Why Business Bookkeeping Matters

In the world of business, financial clarity is more than just a best practice—it’s a necessity. Whether you're running a small startup or managing a well-established company, maintaining accurate financial books is essential for long-term success. Here's why keeping your books in order matters and how it can positively impact your business.

1. Informed Decision-Making

Accurate financial records provide a clear picture of your business’s financial health. With precise data, you can confidently make informed decisions about investments, budgeting, hiring, and expansion. When you know exactly where your money is coming from and where it's going, you can identify opportunities and avoid potential pitfalls.

2. Regulatory Compliance

Governments and tax authorities require businesses to maintain accurate financial records. Failure to comply can result in penalties, fines, or even legal issues. Proper bookkeeping ensures you’re meeting tax obligations and other regulatory requirements, reducing stress during audits or tax season.

3. Cash Flow Management

Cash flow is the lifeblood of any business. Accurate bookkeeping helps you track inflows and outflows, ensuring you have enough cash to cover expenses and seize growth opportunities. By identifying trends in your cash flow, you can anticipate shortfalls and plan accordingly.

4. Improved Financial Analysis

Detailed financial records allow you to analyze your business’s performance over time. By reviewing key metrics like profit margins, expenses, and revenue growth, you can determine what’s working and what needs adjustment. This data-driven approach enables you to fine-tune strategies for better outcomes.

5. Building Trust with Stakeholders

Transparency and accuracy in financial reporting build trust with investors, lenders, and other stakeholders. When potential investors or banks see that your books are well-maintained, they’re more likely to view your business as reliable and invest-worthy.

6. Saving Time and Money

Messy or inaccurate financial books can lead to costly mistakes, such as overpaying taxes or missing out on deductions. They can also make it harder to spot discrepancies or fraud.

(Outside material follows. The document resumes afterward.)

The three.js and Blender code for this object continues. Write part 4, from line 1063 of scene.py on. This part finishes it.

By maintaining clean records, you save time during tax preparation and reduce the risk of errors that could harm your bottom line.

7. Future-Proofing Your Business

Accurate bookkeeping isn’t just about managing the present—it’s about preparing for the future. Whether you’re planning to scale, sell, or pass your business on to a new generation, clean financial records are invaluable. They provide a solid foundation for growth and make transitions smoother.

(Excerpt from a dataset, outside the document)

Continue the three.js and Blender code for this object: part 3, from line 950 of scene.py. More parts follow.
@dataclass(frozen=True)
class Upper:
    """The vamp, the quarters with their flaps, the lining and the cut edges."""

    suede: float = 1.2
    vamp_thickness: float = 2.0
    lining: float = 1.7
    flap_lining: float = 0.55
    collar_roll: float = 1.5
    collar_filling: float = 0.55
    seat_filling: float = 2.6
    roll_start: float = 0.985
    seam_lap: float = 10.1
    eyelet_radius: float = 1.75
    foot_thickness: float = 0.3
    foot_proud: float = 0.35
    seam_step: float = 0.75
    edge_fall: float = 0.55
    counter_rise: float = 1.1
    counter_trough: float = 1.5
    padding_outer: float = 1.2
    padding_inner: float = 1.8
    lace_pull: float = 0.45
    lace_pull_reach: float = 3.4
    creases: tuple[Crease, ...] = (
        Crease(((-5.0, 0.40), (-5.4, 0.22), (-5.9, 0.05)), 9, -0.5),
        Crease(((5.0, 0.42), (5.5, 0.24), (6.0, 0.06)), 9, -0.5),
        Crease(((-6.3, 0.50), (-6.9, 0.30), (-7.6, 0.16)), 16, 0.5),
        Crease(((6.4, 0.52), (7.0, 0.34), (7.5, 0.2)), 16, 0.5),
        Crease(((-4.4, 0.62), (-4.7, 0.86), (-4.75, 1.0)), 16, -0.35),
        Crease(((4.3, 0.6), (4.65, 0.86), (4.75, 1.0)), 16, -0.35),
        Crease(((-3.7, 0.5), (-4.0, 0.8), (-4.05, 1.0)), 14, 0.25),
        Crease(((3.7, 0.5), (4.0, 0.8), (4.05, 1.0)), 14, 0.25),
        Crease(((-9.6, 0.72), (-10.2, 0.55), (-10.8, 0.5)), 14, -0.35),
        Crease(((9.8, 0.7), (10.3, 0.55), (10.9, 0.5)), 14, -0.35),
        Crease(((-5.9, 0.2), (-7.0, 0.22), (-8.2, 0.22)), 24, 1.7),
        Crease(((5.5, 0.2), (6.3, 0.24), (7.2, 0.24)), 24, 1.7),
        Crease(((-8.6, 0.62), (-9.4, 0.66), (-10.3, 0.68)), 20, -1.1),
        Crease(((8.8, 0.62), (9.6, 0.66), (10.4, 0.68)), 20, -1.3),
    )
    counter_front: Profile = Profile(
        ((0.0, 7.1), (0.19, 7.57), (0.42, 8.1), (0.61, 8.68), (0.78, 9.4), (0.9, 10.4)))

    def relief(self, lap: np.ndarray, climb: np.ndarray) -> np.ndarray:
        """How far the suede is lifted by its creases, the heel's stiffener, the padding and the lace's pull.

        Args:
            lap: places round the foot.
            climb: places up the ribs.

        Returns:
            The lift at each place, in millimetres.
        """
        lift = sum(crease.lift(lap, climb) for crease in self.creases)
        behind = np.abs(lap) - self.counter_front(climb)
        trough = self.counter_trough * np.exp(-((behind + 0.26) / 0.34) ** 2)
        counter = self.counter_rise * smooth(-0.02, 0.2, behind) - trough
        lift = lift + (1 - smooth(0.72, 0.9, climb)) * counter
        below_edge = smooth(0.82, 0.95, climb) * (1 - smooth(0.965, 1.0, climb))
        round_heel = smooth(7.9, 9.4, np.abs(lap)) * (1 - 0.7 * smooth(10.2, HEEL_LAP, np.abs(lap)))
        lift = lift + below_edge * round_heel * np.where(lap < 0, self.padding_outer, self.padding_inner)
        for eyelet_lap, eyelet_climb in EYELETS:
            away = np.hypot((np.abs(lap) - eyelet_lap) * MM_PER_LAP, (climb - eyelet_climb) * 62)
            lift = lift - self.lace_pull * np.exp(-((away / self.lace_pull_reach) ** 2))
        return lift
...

How to Maintain Accurate Books

Maintaining accurate financial books doesn’t have to be daunting. Here are a few tips to help:

  • Invest in Reliable Software: Use bookkeeping tools designed to simplify tracking and reporting.

  • Reconcile Regularly: Compare your books to bank statements to catch errors early.

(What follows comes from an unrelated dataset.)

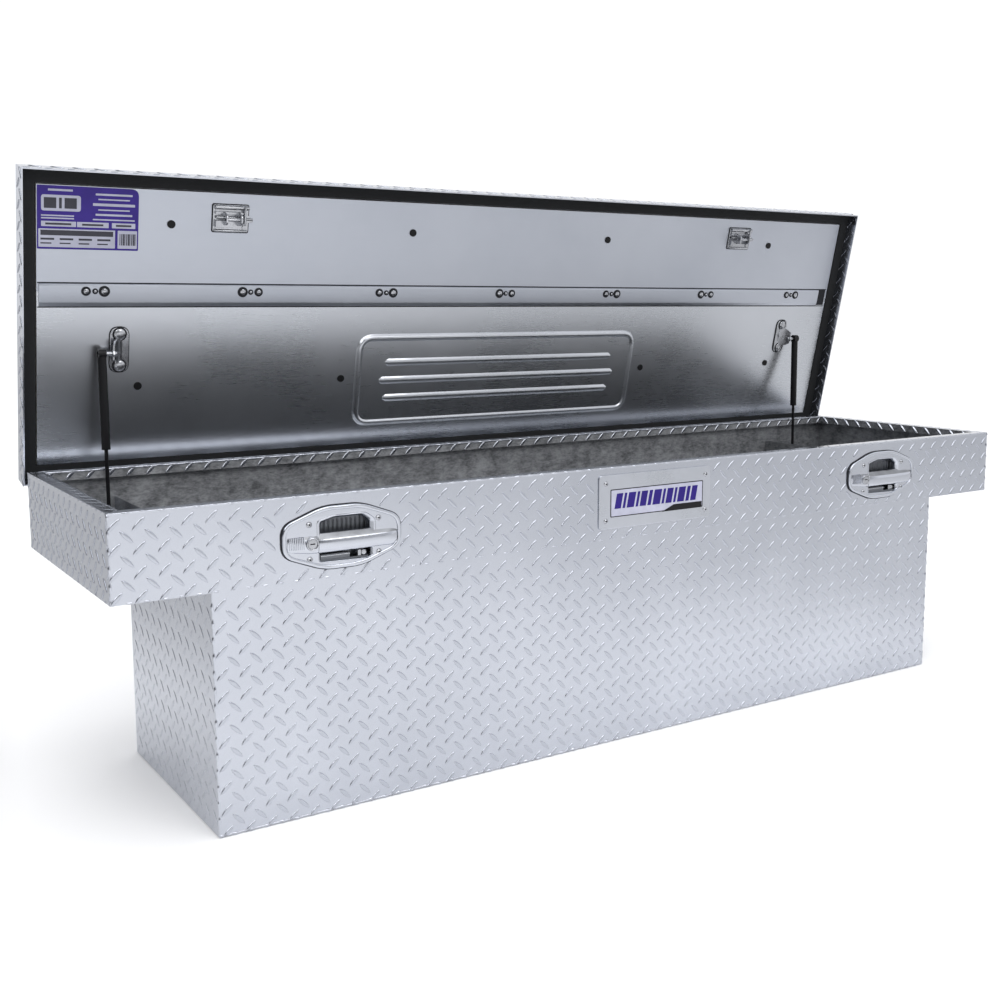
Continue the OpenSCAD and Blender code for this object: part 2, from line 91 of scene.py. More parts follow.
class Material:
    """A node material: the Principled shader, and short calls for the nodes that feed it."""

    def __init__(self, name, **sockets):
        self.mat = bpy.data.materials.new(name)
        self.mat.use_nodes = True
        self.tree = self.mat.node_tree
        self.shader = self.tree.nodes["Principled BSDF"]
        for key, value in sockets.items():
            self.shader.inputs[key.replace("_", " ")].default_value = value

    def node(self, kind, **values):
        new = self.tree.nodes.new(kind)
        for key, value in values.items():
            setattr(new, key, value)
        return new

    def link(self, out, into):
        self.tree.links.new(out, into)

    def coords(self, scale=(1, 1, 1), turn=(0, 0, 0)):
        source = self.node("ShaderNodeTexCoord")
        mapping = self.node("ShaderNodeMapping")
        mapping.inputs["Scale"].default_value = scale
        mapping.inputs["Rotation"].default_value = turn
        self.link(source.outputs["Object"], mapping.inputs["Vector"])
        return mapping.outputs["Vector"]

    def noise(self, vector, scale, detail=3.0, roughness=0.55):
        tex = self.node("ShaderNodeTexNoise")
        tex.inputs["Scale"].default_value = scale
        tex.inputs["Detail"].default_value = detail
        tex.inputs["Roughness"].default_value = roughness
        self.link(vector, tex.inputs["Vector"])
        return tex.outputs["Fac"]

    def ramp(self, value, stops):
        ramp = self.node("ShaderNodeValToRGB")
        elements = ramp.color_ramp.elements
        while len(elements) < len(stops):
            elements.new(0.5)
        for element, (place, colour) in zip(elements, stops):
            element.position = place
            element.color = (*colour, 1) if len(colour) == 3 else colour
        self.link(value, ramp.inputs["Fac"])
        return ramp.outputs["Color"]

    def spread(self, value, low, high, from_low=0.0, from_high=1.0):
        out = self.node("ShaderNodeMapRange")
        out.inputs["From Min"].default_value = from_low
        out.inputs["From Max"].default_value = from_high
        out.inputs["To Min"].default_value = low
        out.inputs["To Max"].default_value = high
        self.link(value, out.inputs["Value"])
        return out.outputs["Result"]

    def add(self, first, second, operation="ADD"):
        out = self.node("ShaderNodeMath", operation=operation)
        self.link(first, out.inputs[0])
        if isinstance(second, (int, float)):
            out.inputs[1].default_value = second
        else:
            self.link(second, out.inputs[1])
        return out.outputs["Value"]

    def bump(self, height, strength, distance, normal=None):
        out = self.node("ShaderNodeBump")
        out.inputs["Strength"].default_value = strength
        out.inputs["Distance"].default_value = distance
        self.link(height, out.inputs["Height"])
        if normal is not None:
            self.link(normal, out.inputs["Normal"])
        return out.outputs["Normal"]

    def feed(self, socket, value):
        self.link(value, self.shader.inputs[socket])


def metal(name, colours, rough, grain, grain_strength, stretch=(1, 1, 1), dents=0.0, cloud=3.0):
    """Bare metal: cloudy colour and roughness, brushed grain and soft dents."""
    m = Material(name, Metallic=1.0)
    wide = m.noise(m.coords(), cloud, 4.0)
    m.feed("Base Color", m.ramp(wide, [(0.3, colours[0]), (0.7, colours[1])]))
    brushed = m.noise(m.coords(stretch), grain, 4.0, 0.6)
    m.feed("Roughness", m.spread(m.add(wide, m.add(brushed, 0.5, "MULTIPLY")), *rough, 0.45, 1.05))
    normal = m.bump(brushed, grain_strength, 0.0004)
    if dents:
        normal = m.bump(m.noise(m.coords(), 9.0, 2.0), dents, 0.004, normal)
    m.feed("Normal", normal)
    return m.mat


# ---------------------------------------------------------------- materials

TREAD_COLOURS = ((0.480, 0.500, 0.550), (0.556, 0.577, 0.630))
TREAD_ROUGH = (0.16, 0.30)
TREAD = metal("tread_plate", TREAD_COLOURS, TREAD_ROUGH, 900.0, 0.05, dents=0.05)
# The lugs take a slightly darker copy of the tread metal: painted shade for their sloping sides.
LUG_METAL_PAINTED_SHADE = metal("tread_lug_painted_shade", ((0.445, 0.465, 0.515), (0.515, 0.535, 0.588)), (0.18, 0.32), 900.0, 0.05)


def tread_wall():
    """Tread sheet whose face towards the middle of the tub is dull and mottled."""
    m = Material("tread_wall", Metallic=1.0)
    source = m.node("ShaderNodeTexCoord")
    centred = m.node("ShaderNodeVectorMath", operation="SUBTRACT")
    m.link(source.outputs["Object"], centred.inputs[0])
    centred.inputs[1].default_value = (-0.02, 0.0, 0.25)
    facing = m.node("ShaderNodeVectorMath", operation="DOT_PRODUCT")
    m.link(centred.outputs["Vector"], facing.inputs[0])
    m.link(source.outputs["Normal"], facing.inputs[1])
    inside = m.spread(facing.outputs["Value"], 1.0, 0.0, -0.02, 0.02)
    wide = m.noise(m.coords(), 3.0, 4.0)
    speck = m.noise(m.coords((1.0, 1.0, 2.4)), 85.0, 5.0, 0.8)
    mottle = m.add(m.add(m.noise(m.coords(), 26.0, 4.0, 0.65), 0.45, "MULTIPLY"),
                   m.add(speck, 0.55, "MULTIPLY"))
    fine = m.noise(m.coords(), 900.0, 4.0, 0.6)
    bright = m.ramp(wide, [(0.3, TREAD_COLOURS[0]), (0.7, TREAD_COLOURS[1])])
    dull = m.ramp(mottle, [(0.38, (0.17, 0.175, 0.185)), (0.62, (0.50, 0.51, 0.53))])
    mix = m.node("ShaderNodeMix", data_type="RGBA")
    m.link(inside, mix.inputs["Factor"])
    m.link(bright, mix.inputs["A"])
    m.link(dull, mix.inputs["B"])
    m.feed("Base Color", mix.outputs["Result"])
    shine = m.node("ShaderNodeMix", data_type="FLOAT")
    m.link(inside, shine.inputs["Factor"])
    m.link(m.spread(m.add(wide, m.add(fine, 0.5, "MULTIPLY")), *TREAD_ROUGH, 0.45, 1.05), shine.inputs["A"])
    m.link(m.spread(mottle, 0.50, 0.72), shine.inputs["B"])
    m.feed("Roughness", shine.outputs["Result"])
    m.feed("Normal", m.bump(m.noise(m.coords(), 9.0, 2.0), 0.05, 0.004, m.bump(
        m.add(speck, inside, "MULTIPLY"), 0.35, 0.0012, m.bump(fine, 0.05, 0.0004))))
    return m.mat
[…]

  • Hire a Professional: If bookkeeping isn’t your expertise, consider outsourcing to a professional to ensure accuracy and compliance.

  • Stay Organized: Keep receipts, invoices, and other financial documents well-organized and accessible.

Conclusion

Accurate financial books are more than a chore—they’re a vital part of your business’s success story. By staying on top of your finances, you can make smarter decisions, avoid compliance issues, and create a solid foundation for growth. Whether you handle bookkeeping in-house or rely on a trusted partner, make it a priority to keep your records accurate and up to date.

Your business’s financial future depends on it!